I realize something like glibc would be the LAST set of source code to run through a transpiler, but how hard do folks think it would be to make a C -> Rust transpiler? I'd think you'd go about it by making Rust a target backend for LLVM. This way you let LLVM deal with the all C stuff (macros, etc), and just focus on the internal representation to Rust conversion. In theory, you'd get C++ to Rust as well.

Chances is successfully going from some not-so-obfuscated C code to equally not-so-obfuscated Rust code?


> how hard do folks think it would be to make a C -> Rust transpiler?

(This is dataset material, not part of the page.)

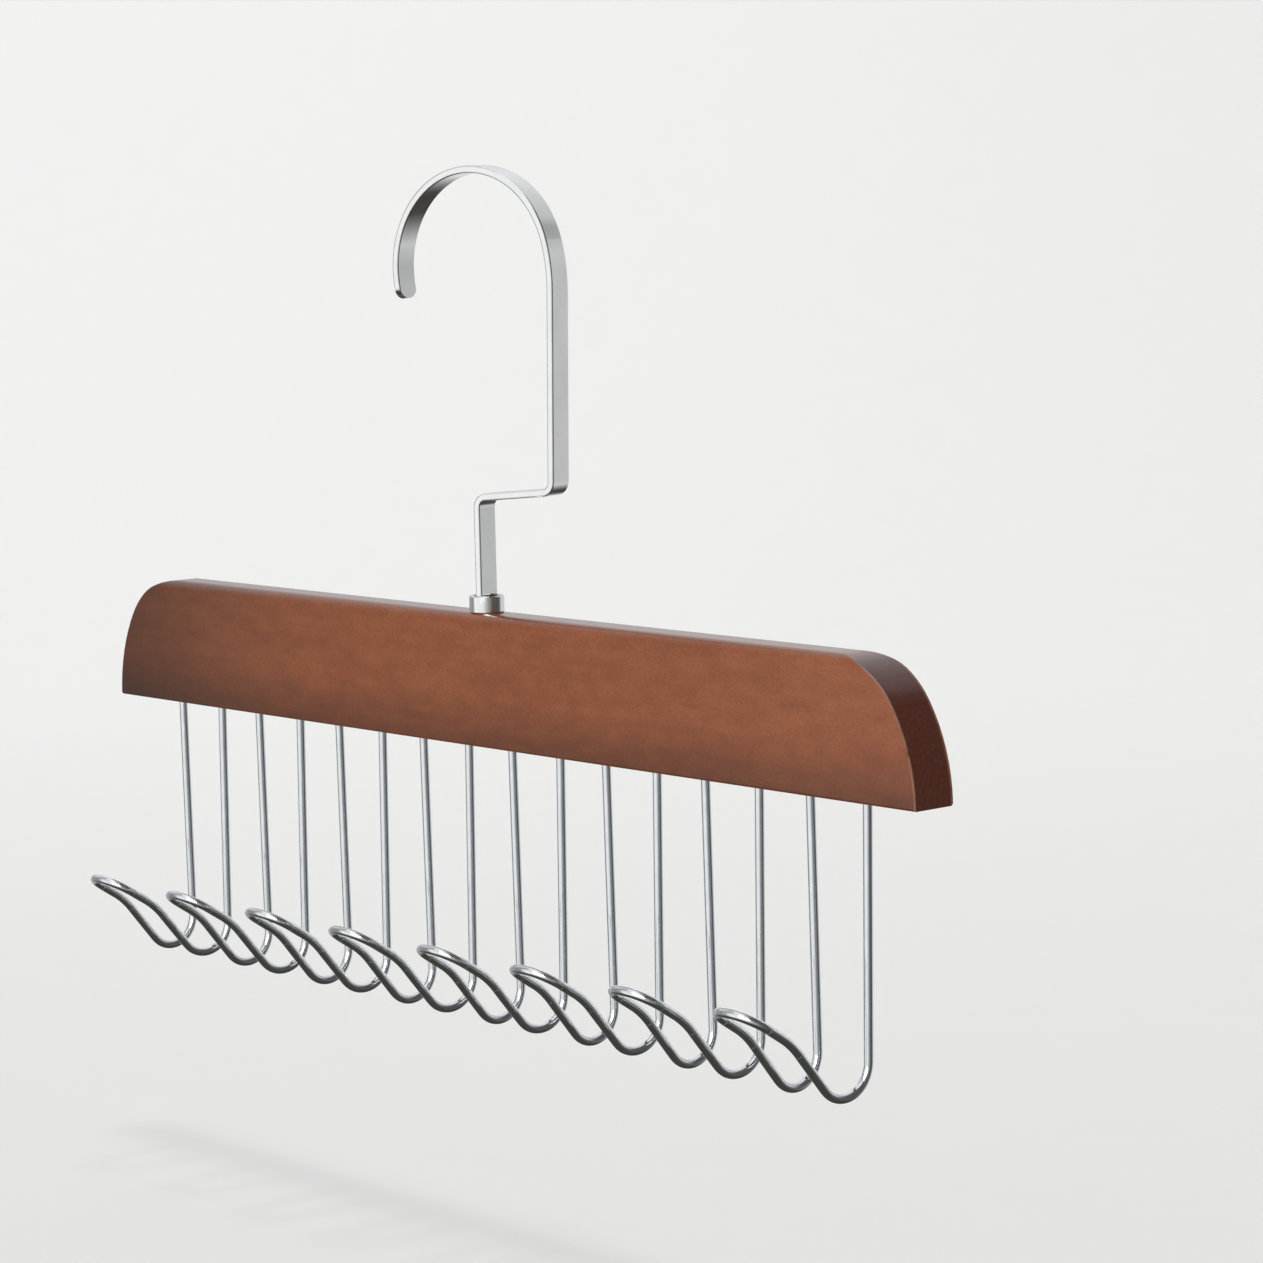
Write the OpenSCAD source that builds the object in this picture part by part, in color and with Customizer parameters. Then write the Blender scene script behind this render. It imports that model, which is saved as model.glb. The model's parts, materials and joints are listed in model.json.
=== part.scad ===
// Tie hanger: a wooden bar on a swivelling flat steel hook, with eight wire loops under the bar.
// Millimetres, +Z up. X runs along the bar and the loops reach out towards -Y.
// The origin is the centre of the hook's arch, on the axis that the hook swivels about.

/* [Wooden bar] */
// Length of the bar
bar_l = 330; // [300:1:420]
// Height of the bar
bar_h = 35.5; // [30:0.5:45]
// Thickness of the bar
bar_t = 13.3; // [12:0.1:18]
// Radius of the end curve, which stands square on the bottom edge
end_r = 45; // [42:1:55]
// Radius of the shoulder between the end curve and the top edge
shoulder_r = 24; // [14:1:26]
// Rounding of the two long top edges
top_round = 3.5; // [1:0.1:5]
// Rounding of the two long bottom edges
bottom_round = 0.8; // [0.3:0.1:1.5]

/* [Hook strap] */
// Width of the flat strap
strap_w = 7; // [5:0.1:8]
// Thickness of the flat strap
strap_t = 2; // [1.5:0.1:2.5]
// Rounding of the strap's long edges
strap_round = 0.45; // [0.2:0.05:0.7]
// Height of the jog over the bar, to the middle of the strap, on the swivel's axis
neck_h = 30.8; // [22:0.2:45]
// Height of the arch's centre over the bar
hook_rise = 91.5; // [80:0.5:120]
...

Why do you want to do that? The only way to make it work short of doing years and years of static analysis research to automatically translate ad-hoc memory management disciplines into those of Rust (that I think will not succeed anyway) would be to compile to unsafe code. And if you compiled to unsafe Rust code, there would be no gain.


I'm not sure it would take "years and years" of static analysis research. You could use the data-flow analysis that is built into LLVM, then punt on the rest. It doesn't HAVE to produce Rust code that compiles 100% of the time. The goal would be to run it through the transpiler so you have a starting place to produce Rust code that compiles and works the same as the original C code.

Again, this might be a terrible idea, but I'd be curious to hear from anyone that has experience with this sort of porting...


Data flow has nothing to do with the hard problems you'd have to solve.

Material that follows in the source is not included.